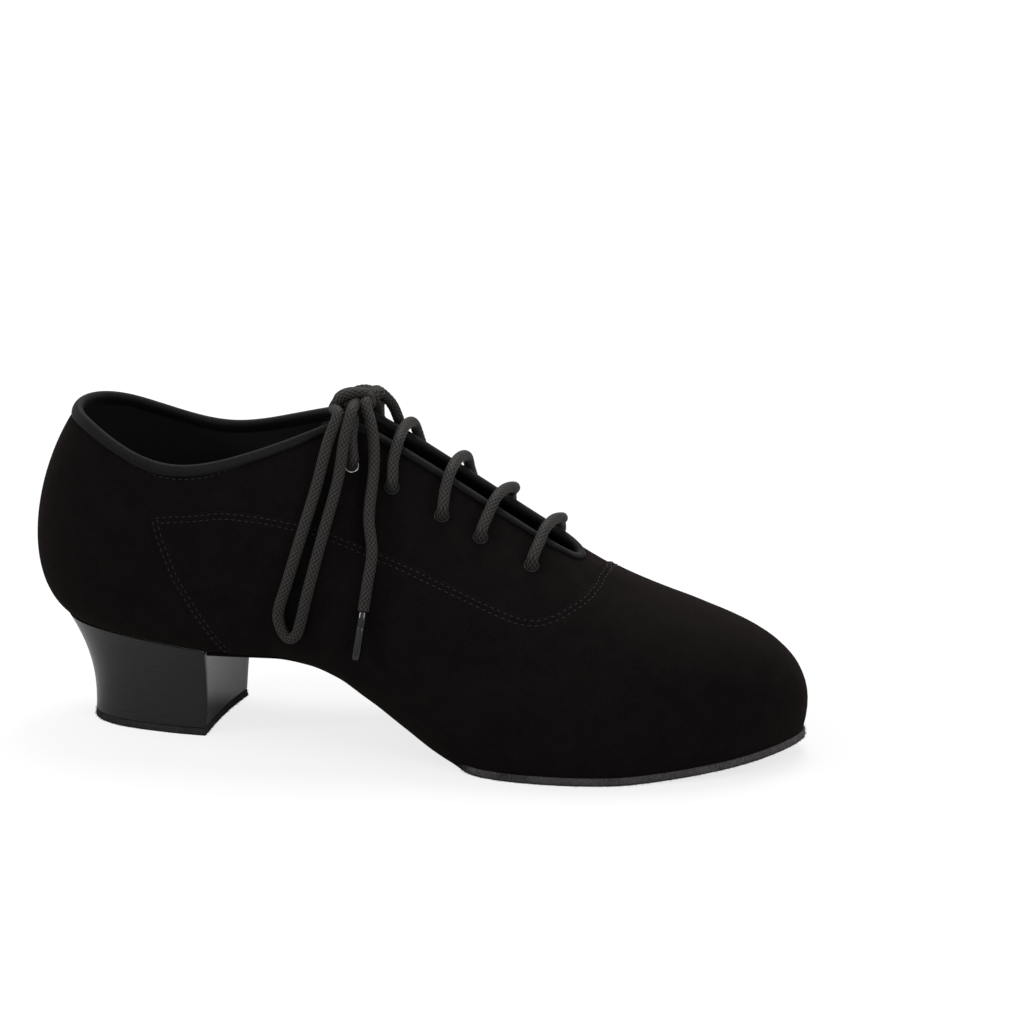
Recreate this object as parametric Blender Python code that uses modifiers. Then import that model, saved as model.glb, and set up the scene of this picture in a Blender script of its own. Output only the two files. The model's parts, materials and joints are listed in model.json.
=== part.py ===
"""Ballroom dance shoe for the right foot: a suede lace-up with a stacked heel.

The shoe stands on the floor, its toe along +X, its inner side along +Y and its
top along +Z.  The origin is on the floor, in the middle of the heel tip.
"""

import math

import bmesh
import bpy
import numpy as np
from mathutils import Matrix, Vector

MM = 0.001

# Main sizes of the last
LENGTH = 267.5 * MM
BALL_WIDTH = 89 * MM
COLLAR_HEIGHT = 110 * MM
SEAT_HEIGHT = 37.4 * MM
SEAT_FALL = 7.6 * MM
TOE_SPRING = 5.5 * MM

# Walls, layers and the gap that neighbouring pieces keep
GAP = 0.3 * MM
WALL = 1.8 * MM
SOLE_FRONT_THICK = 2.7 * MM
SOLE_WAIST_THICK = 1.6 * MM
SOLE_MARGIN = 1.0 * MM
WAIST_SET_IN = 1.0 * MM
INSOLE_THICK = 2.0 * MM
INSOLE_SET_IN = 2.2 * MM
INSOLE_LIFT = 0.3 * MM
BINDING_DEPTH = 3.0 * MM
BINDING_THICK = 0.7 * MM
TONGUE_THICK = 1.3 * MM
TONGUE_ROOM = 2.9 * MM
TONGUE_DEPTH = WALL + TONGUE_ROOM

# Heel
HEEL_TIP_THICK = 2.4 * MM
HEEL_TIP_LENGTH = 46 * MM
HEEL_MARGIN = 0.5 * MM
BREAST_ALONG = 67.5 * MM
BREAST_LEAN = 2.5 * MM
BREAST_HOLLOW = 1.5 * MM
HEEL_FLARE = 2.3

# Eyelets and laces
EYELET_HOLE = 4.4 * MM
EYELET_WALL = 0.4 * MM
EYELET_RISE = 0.4 * MM
EYELET_FLANGE = 0.9 * MM
EYELET_FLANGE_GAP = 0.55 * MM
EYELET_INSET = 14 * MM
LACE = 3.8 * MM
AGLET = 3.0 * MM
AGLET_LENGTH = 16.5 * MM
KNOT_LENGTH = 13.5 * MM
KNOT_WIDTH = 12 * MM
KNOT_HEIGHT = 8.5 * MM
KNOT_ALONG = 115 * MM
KNOT_RISE = 114.5 * MM
LACE_CLEARANCE = 4.5 * GAP

# Fineness of the faceted solids
SPANS = 3
RIB_STEPS = 9
SLAB_SPANS = 4
OUTSOLE_STEPS = 26
INSOLE_STEPS = 24
HEEL_STEPS = 18
HEEL_LEVELS = 7
TURN_STEPS = 12
KNOT_RINGS = 8

# Ribs of the upper, from the back of the heel to the toe tip.  A rib leaves the
# foot edge, swells over its low handle, leans in over its high handle and ends
# at the mouth, which is the collar and then the throat.
# foot_x and mouth_x are shares of LENGTH, foot_y and mouth_y of half BALL_WIDTH,
# mouth_z of COLLAR_HEIGHT, and the handles are shares of the rib's own rise.
RIB_COLUMNS = ("foot_x", "foot_y", "mouth_x", "mouth_y", "mouth_z",
               "low_out", "low_up", "high_out", "high_down")
BACK_RIB = (0.041, 0.000, 0.065, 0.000, 1.000, 0.235, 0.165, 0.25, 0.33)
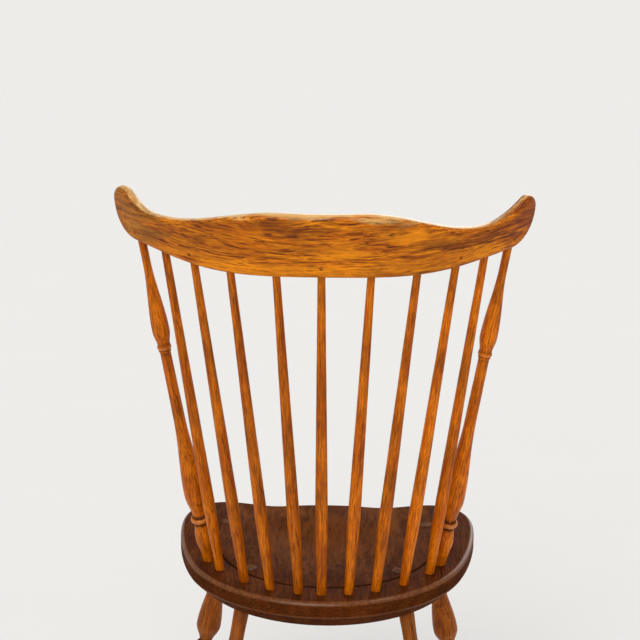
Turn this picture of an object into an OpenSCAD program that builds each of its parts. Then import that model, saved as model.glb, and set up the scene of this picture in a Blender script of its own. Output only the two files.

§ **AIM OF THE TASK**
Extract each line holding the string "only".

§ **REPLY**
Recreate this object as parametric Blender Python code that uses modifiers. Then import that model, saved as model.glb, and set up the scene of this picture in a Blender script of its own. Output only the two files. The model's parts, materials and joints are listed in model.json.
Turn this picture of an object into an OpenSCAD program that builds each of its parts. Then import that model, saved as model.glb, and set up the scene of this picture in a Blender script of its own. Output only the two files.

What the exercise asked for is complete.